Morning JIRA review. The dedicated thirty minutes of opening JIRA, scrolling, scanning, deciding. The notifications + slash commands collapse this into "I read Teams in the morning anyway, and I reassign and comment as I go."
Synchronous DM coordination. "Hey can you take PAY-2841?" → "yeah" → "thanks." That conversation now happens in the channel as /jira assign PAY-2841 marcus and the assignment is done. The DM is replaced by the action.
Standup recap of overnight tickets. When everyone is reading Teams overnight (or at least catching up at 8am), the standup question of "what came in" is already answered. The team starts the day already aligned on the queue.
These are not earth-shaking changes. They are minutes of friction removed from each day. Across a thirty-engineer team, those minutes add up.
What It Doesn't Replace
I want to be honest about scope.
Slash commands are good for transactional operations. They are not good for nuanced ticket triage that requires reading carefully and writing a thoughtful response. The right tool for a thoughtful response is still the JIRA ticket page, where you have all the context, all the formatting, and no fifty-word slash command parser to fight with.

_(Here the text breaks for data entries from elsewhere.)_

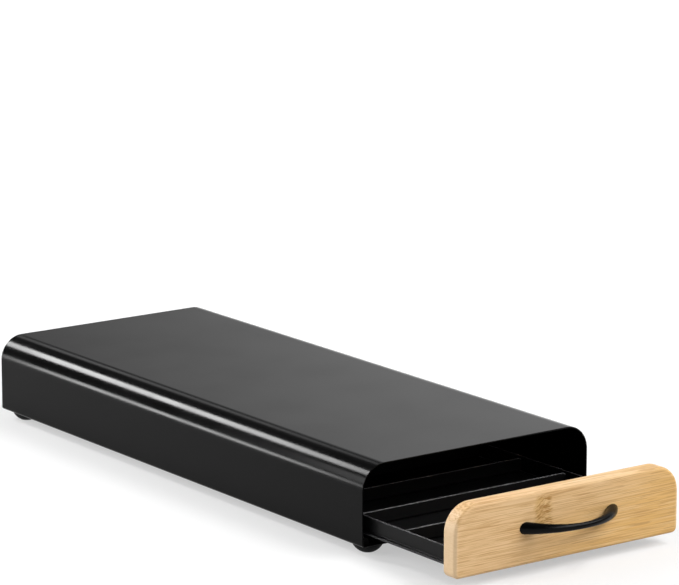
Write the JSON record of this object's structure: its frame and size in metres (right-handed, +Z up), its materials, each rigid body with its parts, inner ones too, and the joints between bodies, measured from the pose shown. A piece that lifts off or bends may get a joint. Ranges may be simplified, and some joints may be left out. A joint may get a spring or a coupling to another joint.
{
  "type": "coffee pod drawer",
  "caption": "Low pod drawer that a small coffee machine stands on: a glossy bent-steel housing with a divided steel tray that slides out behind a bamboo front with a black bow handle.",
  "frame": {"origin": "on the ground under the middle of the whole object, with the drawer at its rest pull", "axes": "+X to the right seen from the front, +Y from the drawer front towards the back, +Z up"},
  "size_m": [0.18, 0.5386, 0.0585],
  "materials": {
    "gloss_black": "gloss black powder coat",
    "inner_black": "satin black powder coat",
    "tray_black": "satin black powder coat",
    "bamboo": "clear satin lacquer over bamboo",
    "handle_black": "satin black",
    "rubber": "matte",
    "zinc": "bright zinc plate"
  },
  "bodies": {
    "housing": {"housing_shell": "gloss_black", "back_panel": "inner_black", "front_brace": "inner_black", "rear_brace": "inner_black", "left_runner": "inner_black", "right_runner": "inner_black", "left_keeper": "inner_black", "right_keeper": "inner_black", "left_stop": "inner_black", "right_stop": "inner_black", "foot_front_left": "rubber", "foot_front_right": "rubber", "foot_rear_left": "rubber", "foot_rear_right": "rubber", "left_bumper": "rubber", "right_bumper": "rubber"},
    "drawer": {"tray": "tray_black", "row_divider_1": "tray_black", "row_divider_2": "tray_black", "row_divider_3": "tray_black", "row_divider_4": "tray_black", "row_divider_5": "tray_black", "row_divider_6": "tray_black", "row_divider_7": "tray_black", "row_divider_8": "tray_black", "panel_screws": "zinc", "bamboo_front": "bamboo", "handle": "handle_black", "handle_screws": "zinc"}
  },
  "joints": [
    {"name": "drawer_slide", "type": "slide", "parent": "housing", "child": "drawer", "axis": [0, -1, 0], "range_m": [-0.0908, 0.2292]}
  ]
}
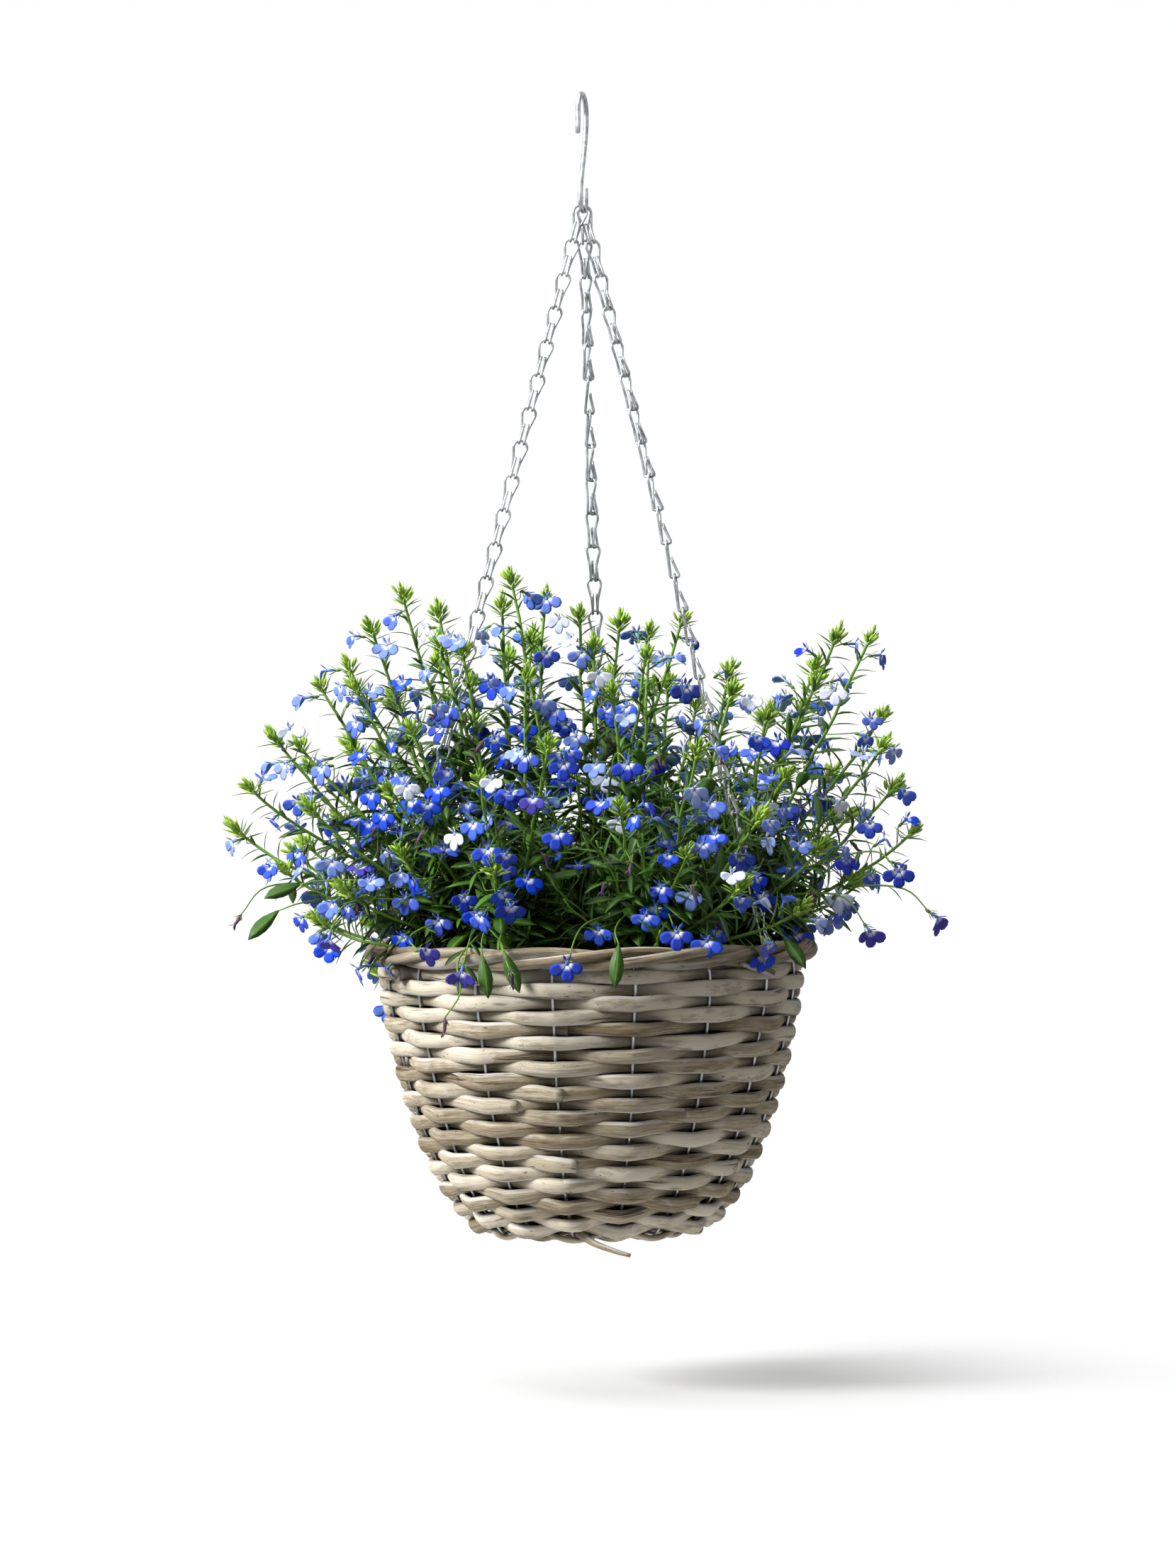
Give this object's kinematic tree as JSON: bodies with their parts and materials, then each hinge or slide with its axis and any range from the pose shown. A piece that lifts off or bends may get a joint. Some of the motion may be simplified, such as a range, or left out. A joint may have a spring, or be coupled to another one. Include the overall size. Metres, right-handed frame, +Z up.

The integration is also limited to JIRA. Bitbucket has a parallel slash-command surface in KavrynOS — /pr review, /pr approve, etc. — but the patterns are similar. If you live in Linear or GitHub Issues, the same architecture applies; the integration is just not built today.
Finally, the integration assumes a Teams-first culture. If your team primarily lives in Slack, the value proposition is much smaller until we ship the parallel Slack integration. That is on the roadmap; it is not in the current release.
The Test To Run
If your team has Teams + JIRA, the experiment is straightforward. Pick one channel where ticket conversations regularly happen. Install the integration. Try the slash commands for a week.
The metric to watch is not commands-per-day. It is the count of times someone in the channel says "let me go open JIRA real quick" — and the count should drop to roughly zero. That is the loop being closed.